- TASK DIRECTIONS -
Word for word, restate every line of the material.

[Stored items from a collection]
## BEGIN

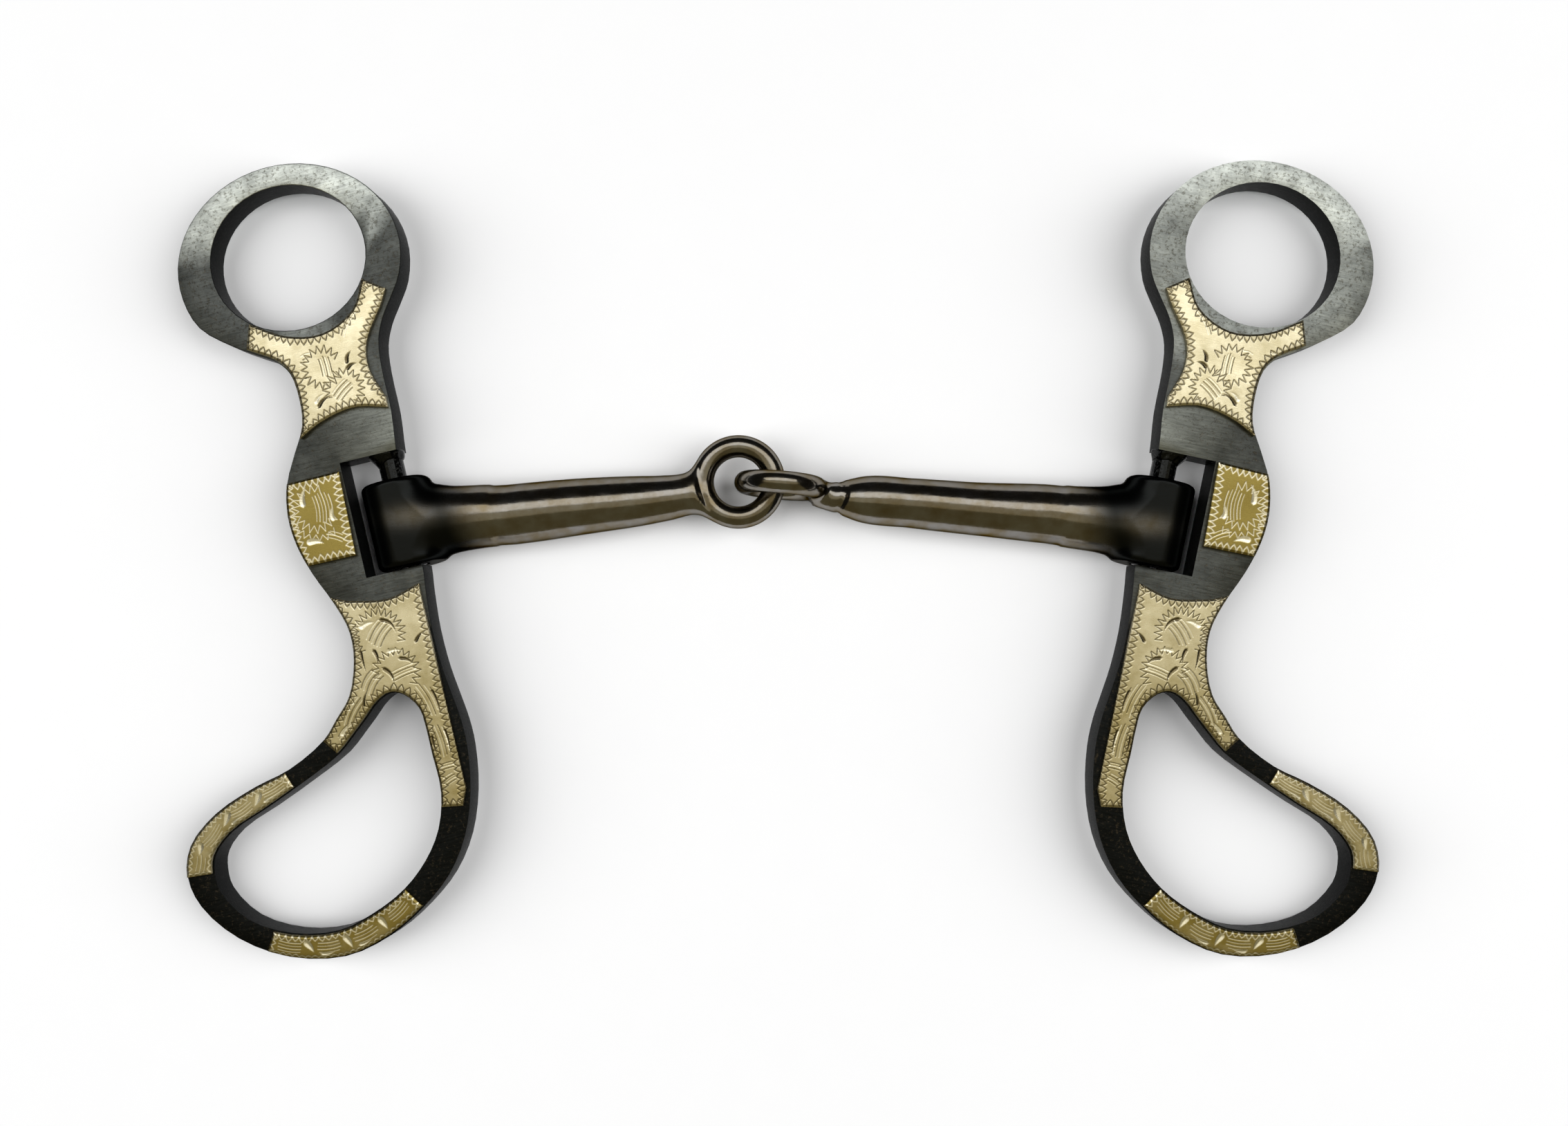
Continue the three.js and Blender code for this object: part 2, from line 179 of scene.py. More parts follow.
def bench_copy(node, name, bench):
    """A merged copy of a CAD node, laid on the bench."""
    select_only(frame["nodes"][node])
    bpy.ops.object.duplicate()
    piece = bpy.context.view_layer.objects.active
    piece.name = piece.data.name = name
    for key in [k for k in piece.keys() if k.startswith("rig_")]:
        del piece[key]
    piece.parent = None
    piece.matrix_world = Matrix.Identity(4)
    piece.data.transform(bench.inverted())
    piece.data.materials.clear()
    bpy.ops.object.mode_set(mode="EDIT")
    bpy.ops.mesh.select_all(action="SELECT")
    bpy.ops.mesh.remove_doubles(threshold=0.004)
    bpy.ops.mesh.customdata_custom_splitnormals_clear()
    bpy.ops.object.mode_set(mode="OBJECT")
    return piece


def apply_modifier(piece, kind, **settings):
    select_only(piece)
    modifier = piece.modifiers.new(kind.title(), kind)
    for key, value in settings.items():
        setattr(modifier, key, value)
    bpy.ops.object.modifier_apply(modifier=modifier.name)


def points_of(piece):
    flat = np.empty(len(piece.data.vertices) * 3)
    piece.data.vertices.foreach_get("co", flat)
    return flat.reshape(-1, 3)


def set_points(piece, points):
    piece.data.vertices.foreach_set("co", points.ravel())
    piece.data.update()


def set_mask(piece, name, values):
    """A value from 0 to 1 at each point, which a material reads by name."""
    attribute = piece.data.attributes.new(name, "FLOAT", "POINT")
    attribute.data.foreach_set("value", np.clip(values, 0, 1).astype(np.float32))


def from_bench(piece, bench, body, node, smooth_angle, materials):
    """Puts a finished piece in its place in the bit, in metres, in the stead of its CAD node."""
    piece.data.transform(bench)
    for material in materials:
        piece.data.materials.append(material)
    select_only(piece)
    bpy.ops.object.shade_smooth_by_angle(angle=math.radians(smooth_angle))
    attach(piece, body)
    if node:
        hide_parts(node)


def ease(low, high, values):
    """0 below low, 1 above high, and a smooth rise between."""
    share = np.clip((values - low) / (high - low), 0, 1)
    return share * share * (3 - 2 * share)


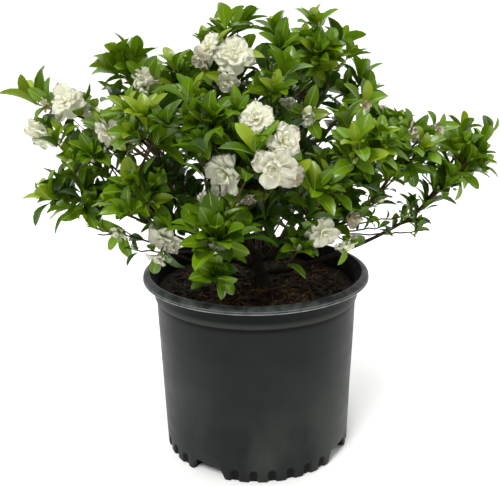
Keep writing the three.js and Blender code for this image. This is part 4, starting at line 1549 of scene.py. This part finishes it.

## END

- WRITTEN ANSWER -
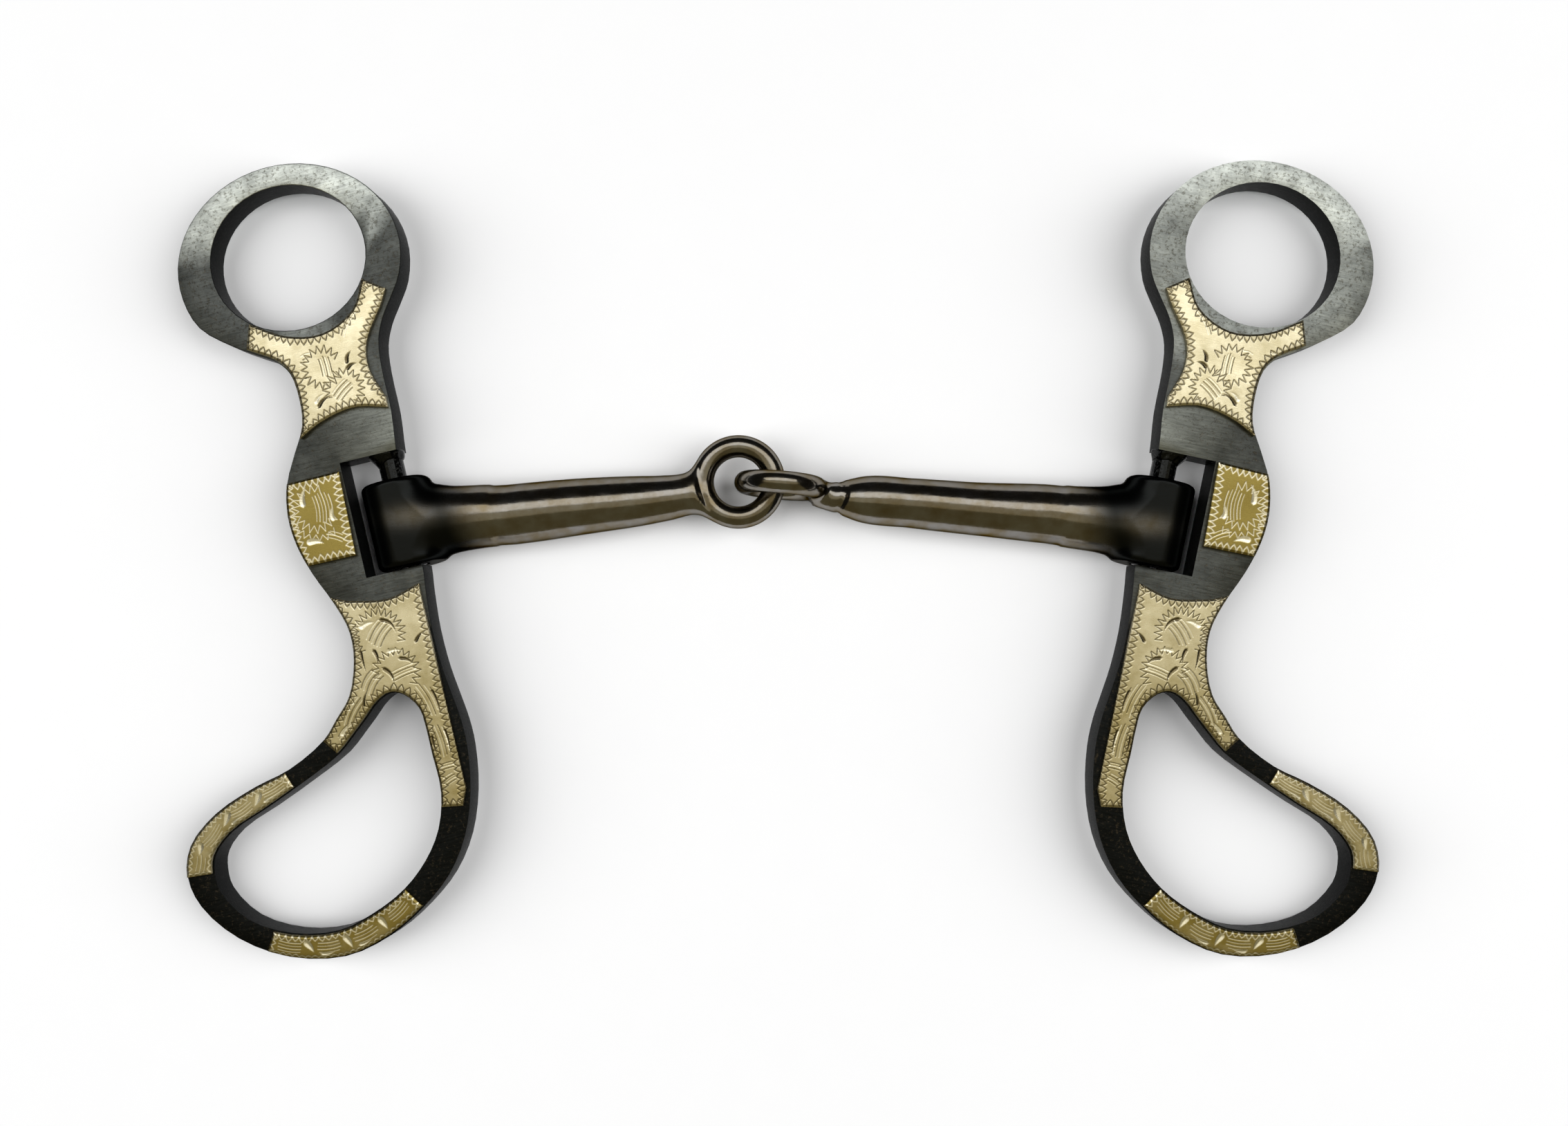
Continue the three.js and Blender code for this object: part 2, from line 179 of scene.py. More parts follow.
def bench_copy(node, name, bench):
    """A merged copy of a CAD node, laid on the bench."""
    select_only(frame["nodes"][node])
    bpy.ops.object.duplicate()
    piece = bpy.context.view_layer.objects.active
    piece.name = piece.data.name = name
    for key in [k for k in piece.keys() if k.startswith("rig_")]:
        del piece[key]
    piece.parent = None
    piece.matrix_world = Matrix.Identity(4)
    piece.data.transform(bench.inverted())
    piece.data.materials.clear()
    bpy.ops.object.mode_set(mode="EDIT")
    bpy.ops.mesh.select_all(action="SELECT")
    bpy.ops.mesh.remove_doubles(threshold=0.004)
    bpy.ops.mesh.customdata_custom_splitnormals_clear()
    bpy.ops.object.mode_set(mode="OBJECT")
    return piece


def apply_modifier(piece, kind, **settings):
    select_only(piece)
    modifier = piece.modifiers.new(kind.title(), kind)
    for key, value in settings.items():
        setattr(modifier, key, value)
    bpy.ops.object.modifier_apply(modifier=modifier.name)


def points_of(piece):
    flat = np.empty(len(piece.data.vertices) * 3)
    piece.data.vertices.foreach_get("co", flat)
    return flat.reshape(-1, 3)


def set_points(piece, points):
    piece.data.vertices.foreach_set("co", points.ravel())
    piece.data.update()


def set_mask(piece, name, values):
    """A value from 0 to 1 at each point, which a material reads by name."""
    attribute = piece.data.attributes.new(name, "FLOAT", "POINT")
    attribute.data.foreach_set("value", np.clip(values, 0, 1).astype(np.float32))


def from_bench(piece, bench, body, node, smooth_angle, materials):
    """Puts a finished piece in its place in the bit, in metres, in the stead of its CAD node."""
    piece.data.transform(bench)
    for material in materials:
        piece.data.materials.append(material)
    select_only(piece)
    bpy.ops.object.shade_smooth_by_angle(angle=math.radians(smooth_angle))
    attach(piece, body)
    if node:
        hide_parts(node)


def ease(low, high, values):
    """0 below low, 1 above high, and a smooth rise between."""
    share = np.clip((values - low) / (high - low), 0, 1)
    return share * share * (3 - 2 * share)


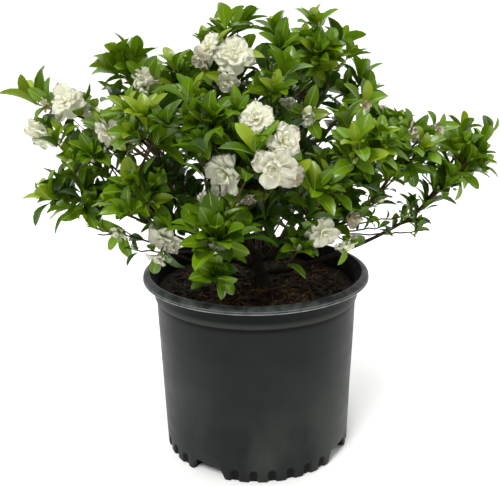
Keep writing the three.js and Blender code for this image. This is part 4, starting at line 1549 of scene.py. This part finishes it.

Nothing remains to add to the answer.